Today marks the passing of Joseph Kittinger, a pioneer in the field of high-altitude balloon flights. Born in 1928 in Tampa, Florida, Kittinger joined the United States Air Force in 1950 and served as a fighter pilot during the Korean War.
Kittinger and Project Manhigh
After the war, he became a test pilot and was chosen to be part of Project Manhigh, a program that investigated the effects of high altitude flights on humans in preparation for future space exploration.
He was awarded the Distinguished Flying Cross medal as part of his work in Project Manhigh. This included a 96,760 foot balloon flight which briefly held the record for the highest altitude flight. Kittinger would go on to outdo his achievements though when he was selected for the follow-up Project Excelsior, which studied human free-fall from high altitudes.

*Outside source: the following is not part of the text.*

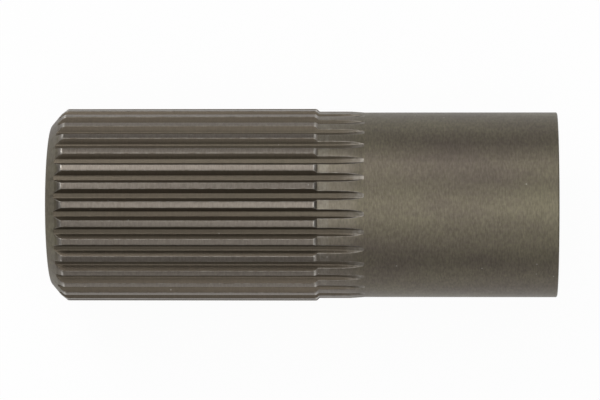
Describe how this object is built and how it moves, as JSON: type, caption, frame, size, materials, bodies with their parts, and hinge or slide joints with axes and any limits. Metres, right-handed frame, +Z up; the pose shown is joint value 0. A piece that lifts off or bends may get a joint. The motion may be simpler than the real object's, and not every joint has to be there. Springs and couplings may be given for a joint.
{
  "type": "half shaft",
  "caption": "Splined end of a driving axle's half shaft: bevelled nose, involute spline with hob run-out, and plain round shank.",
  "frame": {"origin": "centre of the flat face at the splined end, on the shaft's axis", "axes": "+X along the shaft's axis, from the splined end to the plain end; +Z up, with a space between two teeth facing straight down, so that the shaft lies level on two teeth; +Y across"},
  "size_m": [0.11, 0.0416, 0.0416],
  "materials": {
    "dark_steel": "turned and hobbed steel, dark oiled, satin"
  },
  "bodies": {
    "root": {"half_shaft": "dark_steel"}
  },
  "joints": []
}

Between 1959 and 1960 the United States Air Force devised a plan to test the Beuepre multi-stage parachute system that would later go on to be used in emergency ejection systems for high altitude pilots.

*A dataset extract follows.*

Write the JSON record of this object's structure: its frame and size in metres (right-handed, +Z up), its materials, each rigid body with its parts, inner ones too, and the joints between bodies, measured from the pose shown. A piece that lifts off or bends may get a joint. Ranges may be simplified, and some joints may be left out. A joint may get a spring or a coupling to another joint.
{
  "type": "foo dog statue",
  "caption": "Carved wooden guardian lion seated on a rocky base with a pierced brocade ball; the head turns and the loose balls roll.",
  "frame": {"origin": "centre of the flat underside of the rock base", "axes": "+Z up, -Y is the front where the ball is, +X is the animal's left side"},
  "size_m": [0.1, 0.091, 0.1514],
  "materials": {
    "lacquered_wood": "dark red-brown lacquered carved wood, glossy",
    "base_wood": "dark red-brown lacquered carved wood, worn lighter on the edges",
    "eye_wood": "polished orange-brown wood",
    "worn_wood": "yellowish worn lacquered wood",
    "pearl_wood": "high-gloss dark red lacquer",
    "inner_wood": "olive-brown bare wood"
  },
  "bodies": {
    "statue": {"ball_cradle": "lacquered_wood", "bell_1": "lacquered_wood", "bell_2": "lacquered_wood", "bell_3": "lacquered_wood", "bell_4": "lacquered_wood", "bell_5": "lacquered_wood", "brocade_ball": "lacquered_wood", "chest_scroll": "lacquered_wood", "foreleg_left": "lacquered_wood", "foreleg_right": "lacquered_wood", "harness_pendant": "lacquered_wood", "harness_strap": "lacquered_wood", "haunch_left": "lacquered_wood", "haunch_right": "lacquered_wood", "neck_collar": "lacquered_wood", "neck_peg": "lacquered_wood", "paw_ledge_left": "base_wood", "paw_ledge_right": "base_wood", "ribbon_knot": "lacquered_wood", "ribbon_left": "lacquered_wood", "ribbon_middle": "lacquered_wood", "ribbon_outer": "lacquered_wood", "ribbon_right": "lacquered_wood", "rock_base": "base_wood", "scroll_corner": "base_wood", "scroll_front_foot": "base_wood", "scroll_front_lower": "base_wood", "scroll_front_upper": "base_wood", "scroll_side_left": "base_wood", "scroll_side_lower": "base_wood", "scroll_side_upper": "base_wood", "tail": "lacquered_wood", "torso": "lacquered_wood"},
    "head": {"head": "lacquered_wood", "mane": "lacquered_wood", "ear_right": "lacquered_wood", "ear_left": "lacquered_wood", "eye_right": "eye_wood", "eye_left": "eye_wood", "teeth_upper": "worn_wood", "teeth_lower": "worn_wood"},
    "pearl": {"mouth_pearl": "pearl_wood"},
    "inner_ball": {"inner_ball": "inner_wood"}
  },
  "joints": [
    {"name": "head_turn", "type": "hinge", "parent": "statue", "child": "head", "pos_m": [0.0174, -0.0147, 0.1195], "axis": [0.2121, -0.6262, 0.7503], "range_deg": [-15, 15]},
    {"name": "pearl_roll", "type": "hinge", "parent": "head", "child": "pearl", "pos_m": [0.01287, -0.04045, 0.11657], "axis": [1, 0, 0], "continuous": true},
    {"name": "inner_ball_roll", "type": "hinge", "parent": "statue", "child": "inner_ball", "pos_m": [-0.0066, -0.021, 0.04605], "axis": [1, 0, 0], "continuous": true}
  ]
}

On 16th August 1960, Kittinger bailed out of his balloon at 102,800 feet, setting a number of records, including the highest altitude parachute jump and the highest velocity of a human through the atmosphere. He held these records until Felix Baumgartner’s record-breaking jump as part of the Red Bull Stratos project in 2012.

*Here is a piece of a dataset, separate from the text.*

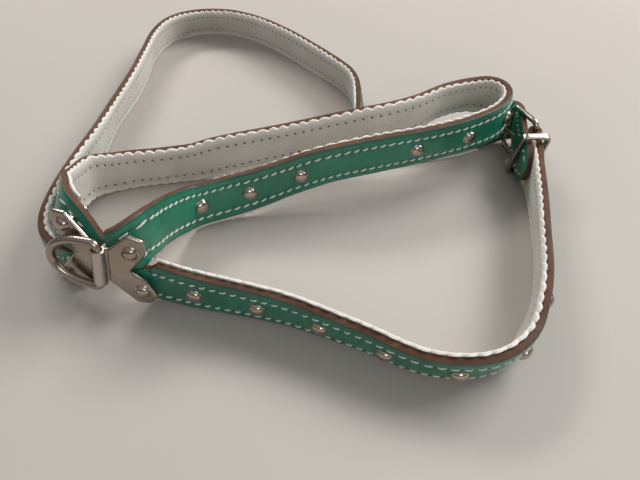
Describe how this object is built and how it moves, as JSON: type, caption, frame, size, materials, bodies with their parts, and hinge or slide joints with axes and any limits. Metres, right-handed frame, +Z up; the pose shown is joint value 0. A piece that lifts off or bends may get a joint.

Kittinger’s achievements in the field of high-altitude balloon flights have had a lasting impact on the field of aviation and space exploration. His bravery and determination have inspired countless individuals and have helped to push the boundaries of human achievement.
Kittinger was an inspiration to us all
Here at Sent Into Space, we honour the legacy of Kittinger’s remarkable life, not only on the day of his passing, but every day in the work we do. Our work with high altitude balloons would not be possible if not for the trailblazing flights Kittinger embarked on throughout his career.
May he rest in peace.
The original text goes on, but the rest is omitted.